What is being asked: Could you write out every entry exactly as it stands?

(A block of data)
— start —

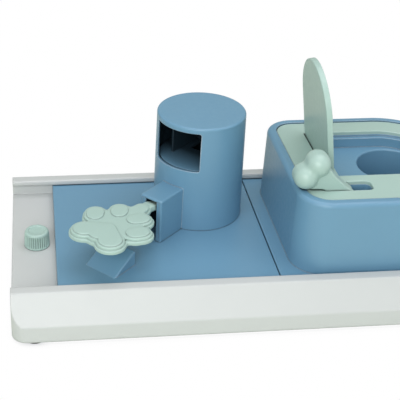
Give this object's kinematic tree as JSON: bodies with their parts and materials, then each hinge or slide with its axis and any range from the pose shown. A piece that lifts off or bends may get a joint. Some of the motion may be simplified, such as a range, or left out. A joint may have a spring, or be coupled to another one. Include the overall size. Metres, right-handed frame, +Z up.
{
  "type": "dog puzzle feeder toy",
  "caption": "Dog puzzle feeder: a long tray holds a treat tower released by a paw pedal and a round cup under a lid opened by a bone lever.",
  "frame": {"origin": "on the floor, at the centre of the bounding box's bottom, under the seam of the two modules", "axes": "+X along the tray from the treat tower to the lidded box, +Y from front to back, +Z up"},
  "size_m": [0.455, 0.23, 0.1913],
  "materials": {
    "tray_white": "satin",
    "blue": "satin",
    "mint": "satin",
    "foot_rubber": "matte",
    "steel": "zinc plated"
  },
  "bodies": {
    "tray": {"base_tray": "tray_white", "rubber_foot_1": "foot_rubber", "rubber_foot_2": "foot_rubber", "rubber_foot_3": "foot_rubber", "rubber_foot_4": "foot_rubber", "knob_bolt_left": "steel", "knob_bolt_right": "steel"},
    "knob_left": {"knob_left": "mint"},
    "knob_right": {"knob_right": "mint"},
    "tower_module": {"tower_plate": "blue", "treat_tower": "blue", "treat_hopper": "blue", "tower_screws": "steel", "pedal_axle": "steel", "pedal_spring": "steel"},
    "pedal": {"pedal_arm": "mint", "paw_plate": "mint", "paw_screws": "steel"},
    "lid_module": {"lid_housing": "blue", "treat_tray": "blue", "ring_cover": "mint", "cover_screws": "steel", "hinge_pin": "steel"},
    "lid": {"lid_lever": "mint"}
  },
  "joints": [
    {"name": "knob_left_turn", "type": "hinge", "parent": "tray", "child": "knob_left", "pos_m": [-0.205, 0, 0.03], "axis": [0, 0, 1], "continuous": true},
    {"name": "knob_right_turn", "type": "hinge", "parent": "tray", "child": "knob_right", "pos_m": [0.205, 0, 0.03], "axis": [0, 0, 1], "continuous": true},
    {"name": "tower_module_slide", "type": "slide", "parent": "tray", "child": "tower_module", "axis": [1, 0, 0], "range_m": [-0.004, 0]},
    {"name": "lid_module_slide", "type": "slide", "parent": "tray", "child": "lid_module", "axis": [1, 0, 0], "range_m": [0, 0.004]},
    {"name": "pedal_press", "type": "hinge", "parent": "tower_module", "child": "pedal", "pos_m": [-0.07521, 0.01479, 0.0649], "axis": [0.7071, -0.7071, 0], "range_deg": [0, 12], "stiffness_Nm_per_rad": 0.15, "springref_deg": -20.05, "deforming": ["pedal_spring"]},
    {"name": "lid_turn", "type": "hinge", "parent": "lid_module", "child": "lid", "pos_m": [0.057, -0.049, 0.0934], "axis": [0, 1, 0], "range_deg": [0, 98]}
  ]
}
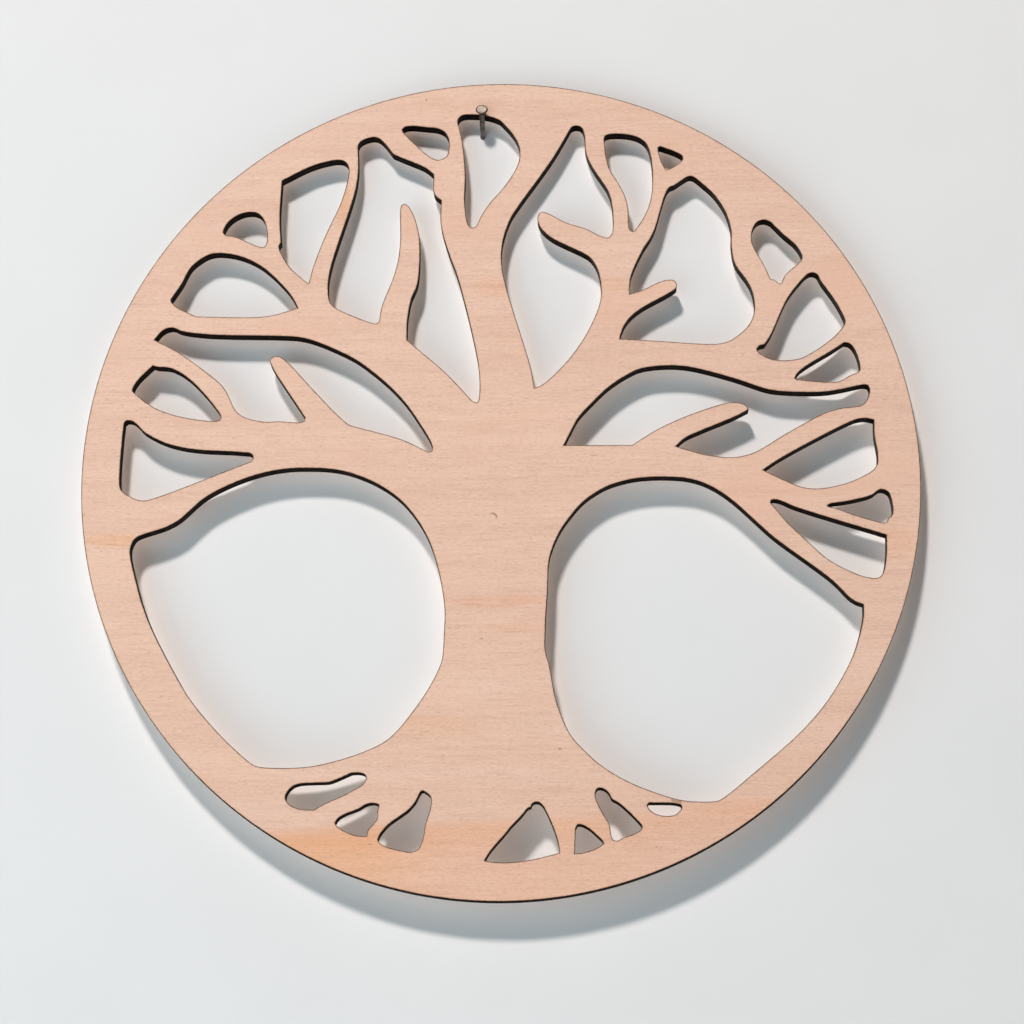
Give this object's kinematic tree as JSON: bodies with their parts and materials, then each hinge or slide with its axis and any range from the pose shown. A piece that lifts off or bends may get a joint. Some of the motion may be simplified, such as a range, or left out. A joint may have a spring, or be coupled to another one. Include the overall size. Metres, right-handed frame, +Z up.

— end —

Written solution:
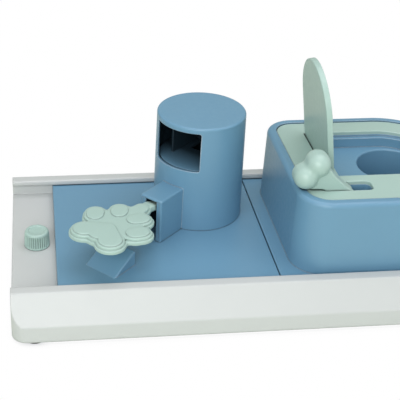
Give this object's kinematic tree as JSON: bodies with their parts and materials, then each hinge or slide with its axis and any range from the pose shown. A piece that lifts off or bends may get a joint. Some of the motion may be simplified, such as a range, or left out. A joint may have a spring, or be coupled to another one. Include the overall size. Metres, right-handed frame, +Z up.
{
  "type": "dog puzzle feeder toy",
  "caption": "Dog puzzle feeder: a long tray holds a treat tower released by a paw pedal and a round cup under a lid opened by a bone lever.",
  "frame": {"origin": "on the floor, at the centre of the bounding box's bottom, under the seam of the two modules", "axes": "+X along the tray from the treat tower to the lidded box, +Y from front to back, +Z up"},
  "size_m": [0.455, 0.23, 0.1913],
  "materials": {
    "tray_white": "satin",
    "blue": "satin",
    "mint": "satin",
    "foot_rubber": "matte",
    "steel": "zinc plated"
  },
  "bodies": {
    "tray": {"base_tray": "tray_white", "rubber_foot_1": "foot_rubber", "rubber_foot_2": "foot_rubber", "rubber_foot_3": "foot_rubber", "rubber_foot_4": "foot_rubber", "knob_bolt_left": "steel", "knob_bolt_right": "steel"},
    "knob_left": {"knob_left": "mint"},
    "knob_right": {"knob_right": "mint"},
    "tower_module": {"tower_plate": "blue", "treat_tower": "blue", "treat_hopper": "blue", "tower_screws": "steel", "pedal_axle": "steel", "pedal_spring": "steel"},
    "pedal": {"pedal_arm": "mint", "paw_plate": "mint", "paw_screws": "steel"},
    "lid_module": {"lid_housing": "blue", "treat_tray": "blue", "ring_cover": "mint", "cover_screws": "steel", "hinge_pin": "steel"},
    "lid": {"lid_lever": "mint"}
  },
  "joints": [
    {"name": "knob_left_turn", "type": "hinge", "parent": "tray", "child": "knob_left", "pos_m": [-0.205, 0, 0.03], "axis": [0, 0, 1], "continuous": true},
    {"name": "knob_right_turn", "type": "hinge", "parent": "tray", "child": "knob_right", "pos_m": [0.205, 0, 0.03], "axis": [0, 0, 1], "continuous": true},
    {"name": "tower_module_slide", "type": "slide", "parent": "tray", "child": "tower_module", "axis": [1, 0, 0], "range_m": [-0.004, 0]},
    {"name": "lid_module_slide", "type": "slide", "parent": "tray", "child": "lid_module", "axis": [1, 0, 0], "range_m": [0, 0.004]},
    {"name": "pedal_press", "type": "hinge", "parent": "tower_module", "child": "pedal", "pos_m": [-0.07521, 0.01479, 0.0649], "axis": [0.7071, -0.7071, 0], "range_deg": [0, 12], "stiffness_Nm_per_rad": 0.15, "springref_deg": -20.05, "deforming": ["pedal_spring"]},
    {"name": "lid_turn", "type": "hinge", "parent": "lid_module", "child": "lid", "pos_m": [0.057, -0.049, 0.0934], "axis": [0, 1, 0], "range_deg": [0, 98]}
  ]
}
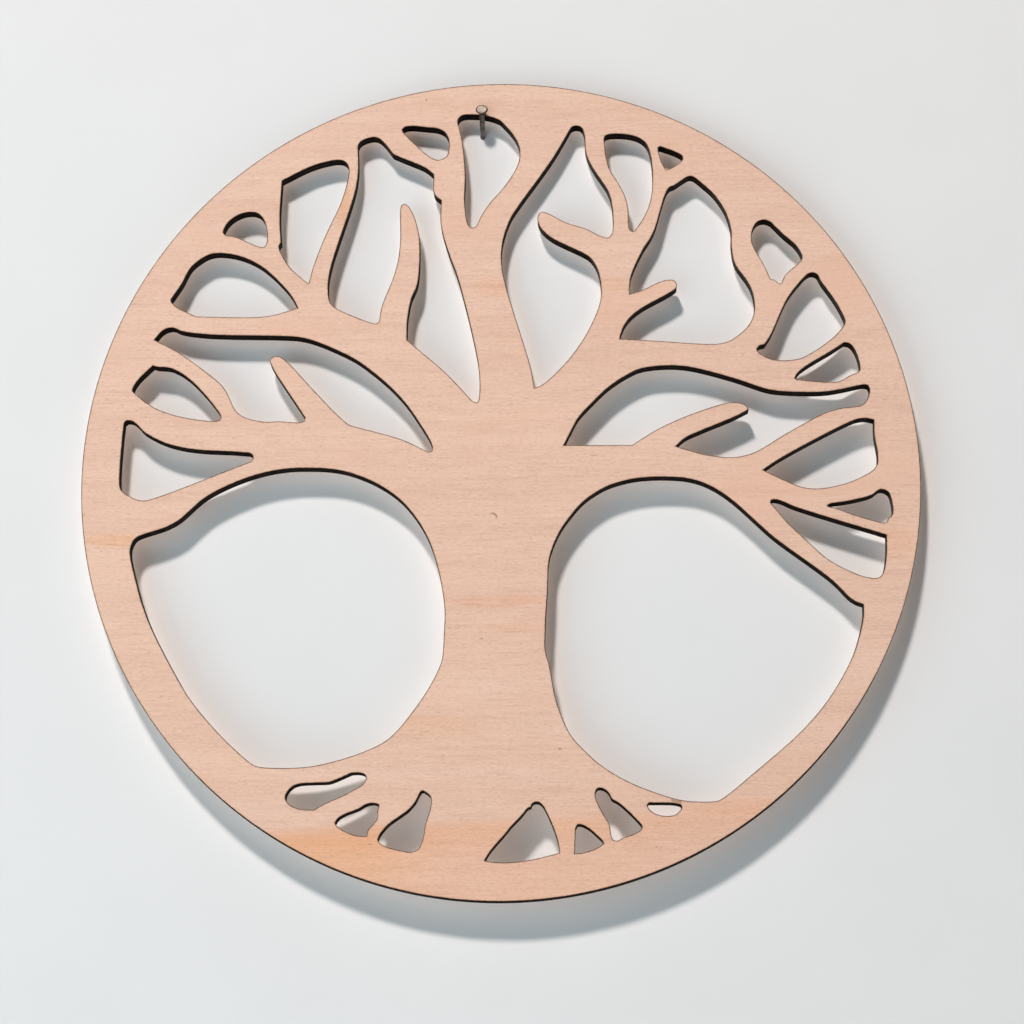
Give this object's kinematic tree as JSON: bodies with their parts and materials, then each hinge or slide with its axis and any range from the pose shown. A piece that lifts off or bends may get a joint. Some of the motion may be simplified, such as a range, or left out. A joint may have a spring, or be coupled to another one. Include the overall size. Metres, right-handed frame, +Z up.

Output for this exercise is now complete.